Le FN s'est développé dans un environnement économique, social et politique dégradé. Son succès est très clairement lié au développement du chômage. A cela s'ajoutent les problèmes des banlieues, entourés d'une hypocrisie qui frise l'irresponsabilité: on ramène le phénomène à une problématique purement urbaine alors que ce qui est en jeu, c'est l'intégration des différences dans une République qui s'est construite sur un idéal d'unité de la Nation. Mais le FN a aussi clairement profité de la crise de confiance dont est victime une classe politique discréditée par "les affaires", qui n'a pas su résoudre les problèmes d'emploi ou de sécurité.

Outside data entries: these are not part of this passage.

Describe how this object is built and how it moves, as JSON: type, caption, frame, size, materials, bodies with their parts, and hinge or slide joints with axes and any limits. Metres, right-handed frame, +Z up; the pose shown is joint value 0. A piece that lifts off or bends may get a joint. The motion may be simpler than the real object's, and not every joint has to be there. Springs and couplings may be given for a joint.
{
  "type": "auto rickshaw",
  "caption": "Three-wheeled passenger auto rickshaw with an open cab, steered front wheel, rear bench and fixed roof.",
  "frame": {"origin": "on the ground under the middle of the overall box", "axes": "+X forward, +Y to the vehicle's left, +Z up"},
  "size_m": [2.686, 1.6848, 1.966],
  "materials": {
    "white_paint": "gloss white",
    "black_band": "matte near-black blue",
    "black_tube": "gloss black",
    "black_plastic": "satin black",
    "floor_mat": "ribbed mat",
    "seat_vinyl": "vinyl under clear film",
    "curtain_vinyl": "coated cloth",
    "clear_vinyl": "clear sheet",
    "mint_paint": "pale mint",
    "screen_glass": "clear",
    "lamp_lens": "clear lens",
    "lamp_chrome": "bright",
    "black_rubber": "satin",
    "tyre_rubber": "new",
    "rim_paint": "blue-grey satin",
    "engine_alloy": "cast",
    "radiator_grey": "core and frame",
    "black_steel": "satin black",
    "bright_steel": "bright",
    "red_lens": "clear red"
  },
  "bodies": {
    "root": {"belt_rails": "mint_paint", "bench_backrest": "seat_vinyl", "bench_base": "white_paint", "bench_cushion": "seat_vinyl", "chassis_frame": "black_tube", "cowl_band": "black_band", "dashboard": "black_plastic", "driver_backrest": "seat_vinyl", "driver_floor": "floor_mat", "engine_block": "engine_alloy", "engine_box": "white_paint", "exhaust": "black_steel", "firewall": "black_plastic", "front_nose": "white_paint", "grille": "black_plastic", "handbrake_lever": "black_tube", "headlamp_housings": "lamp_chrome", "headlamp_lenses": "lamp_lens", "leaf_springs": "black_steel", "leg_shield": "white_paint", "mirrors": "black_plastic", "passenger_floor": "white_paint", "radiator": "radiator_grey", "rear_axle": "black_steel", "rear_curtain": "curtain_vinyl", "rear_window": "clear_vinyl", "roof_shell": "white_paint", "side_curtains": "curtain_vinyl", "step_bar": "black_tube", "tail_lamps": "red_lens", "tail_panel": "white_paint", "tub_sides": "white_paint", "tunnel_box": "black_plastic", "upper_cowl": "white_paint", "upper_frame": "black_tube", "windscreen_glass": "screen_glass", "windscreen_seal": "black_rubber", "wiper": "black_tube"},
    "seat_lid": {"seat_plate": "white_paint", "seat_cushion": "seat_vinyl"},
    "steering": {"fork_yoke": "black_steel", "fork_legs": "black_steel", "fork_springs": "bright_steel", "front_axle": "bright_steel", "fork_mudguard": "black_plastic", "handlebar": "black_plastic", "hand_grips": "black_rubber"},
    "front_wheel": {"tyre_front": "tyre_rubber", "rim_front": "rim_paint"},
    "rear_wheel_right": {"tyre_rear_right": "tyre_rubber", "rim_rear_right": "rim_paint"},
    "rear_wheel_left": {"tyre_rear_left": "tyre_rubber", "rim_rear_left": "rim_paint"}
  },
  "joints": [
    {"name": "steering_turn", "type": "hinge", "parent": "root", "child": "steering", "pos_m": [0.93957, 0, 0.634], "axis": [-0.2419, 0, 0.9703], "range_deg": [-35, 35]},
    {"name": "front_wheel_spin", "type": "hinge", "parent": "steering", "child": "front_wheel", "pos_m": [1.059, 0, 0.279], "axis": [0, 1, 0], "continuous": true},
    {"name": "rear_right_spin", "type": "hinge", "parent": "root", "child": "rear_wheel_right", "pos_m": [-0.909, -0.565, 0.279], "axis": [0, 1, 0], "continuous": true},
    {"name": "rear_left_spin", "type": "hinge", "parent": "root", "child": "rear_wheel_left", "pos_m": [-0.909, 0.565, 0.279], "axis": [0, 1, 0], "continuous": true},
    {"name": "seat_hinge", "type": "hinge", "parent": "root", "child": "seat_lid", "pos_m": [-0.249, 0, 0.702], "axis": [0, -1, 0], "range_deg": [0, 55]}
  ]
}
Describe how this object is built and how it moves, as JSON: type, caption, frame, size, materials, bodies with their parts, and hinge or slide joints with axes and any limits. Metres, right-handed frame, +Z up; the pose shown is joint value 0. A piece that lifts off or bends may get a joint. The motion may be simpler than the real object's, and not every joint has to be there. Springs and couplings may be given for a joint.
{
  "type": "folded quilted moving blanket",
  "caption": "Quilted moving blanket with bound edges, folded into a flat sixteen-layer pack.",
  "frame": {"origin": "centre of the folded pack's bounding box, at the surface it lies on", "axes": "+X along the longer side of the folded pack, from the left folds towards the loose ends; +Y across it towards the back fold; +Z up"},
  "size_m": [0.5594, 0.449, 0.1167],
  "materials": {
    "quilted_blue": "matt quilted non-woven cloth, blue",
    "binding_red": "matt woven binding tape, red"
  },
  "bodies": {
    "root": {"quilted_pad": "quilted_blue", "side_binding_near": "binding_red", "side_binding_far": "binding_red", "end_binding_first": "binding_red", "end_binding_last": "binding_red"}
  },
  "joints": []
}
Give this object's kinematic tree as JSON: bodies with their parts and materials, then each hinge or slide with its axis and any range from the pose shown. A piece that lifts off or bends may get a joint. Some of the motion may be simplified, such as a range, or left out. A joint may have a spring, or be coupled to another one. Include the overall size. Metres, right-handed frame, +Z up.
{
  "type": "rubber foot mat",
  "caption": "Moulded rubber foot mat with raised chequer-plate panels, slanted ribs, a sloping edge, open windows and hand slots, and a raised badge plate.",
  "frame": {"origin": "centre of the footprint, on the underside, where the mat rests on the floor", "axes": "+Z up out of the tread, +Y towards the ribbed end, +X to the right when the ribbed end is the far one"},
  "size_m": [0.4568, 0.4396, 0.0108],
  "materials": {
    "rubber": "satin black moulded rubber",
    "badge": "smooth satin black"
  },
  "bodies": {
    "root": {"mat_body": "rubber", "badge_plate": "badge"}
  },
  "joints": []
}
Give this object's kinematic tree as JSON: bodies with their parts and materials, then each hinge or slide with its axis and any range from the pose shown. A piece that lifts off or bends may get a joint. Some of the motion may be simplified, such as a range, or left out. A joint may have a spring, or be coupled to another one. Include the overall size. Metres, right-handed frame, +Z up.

Molle cohabitation et paravent communautaire
Il faut également évoquer les problèmes institutionnels et ceux liés à l'intégration communautaire. La Constitution française est ainsi faite qu'en cas de cohabitation, le Président et le Premier Ministre s'empêchent l'un l'autre de mener la politique sur laquelle ils ont été respectivement élus.. Combiné à la réduction des marges de manœuvre budgétaire liée au Pacte de Stabilité, cela donne une politique économique et sociale du juste milieu, ni droite ni gauche, qui mécontente les deux camps. A cela s'ajoute une information nettement insuffisante sur les conséquences quotidiennes de l'Union Européenne. Là encore, intervient le même tabou que sur les banlieues: on préfère ne pas en parler, de peur de s'apercevoir que l'électeur n'est pas aussi progressiste et ouvert d'esprit que l'on voudrait le trouver. Ajoutons que le flou entourant l'Europe est très utile pour justifier les décisions dont les hommes politiques ne veulent pas endosser la responsabilité.
C'est pourquoi l'interdiction ou la tolérance du FN apparaît à beaucoup d'égards comme étant une fausse question. Celle-ci présente un avantage : éviter un débat sur les problèmes qui fâchent réellement et qui constituent le fonds de commerce du populisme frontiste. Avec à chaque présidentielle une frayeur que l'on s'empresse d'oublier. Et somme toute une démocratie française qui apparaît beaucoup moins menacée par le FN qu'elle ne l'est par son propre manque de courage politique.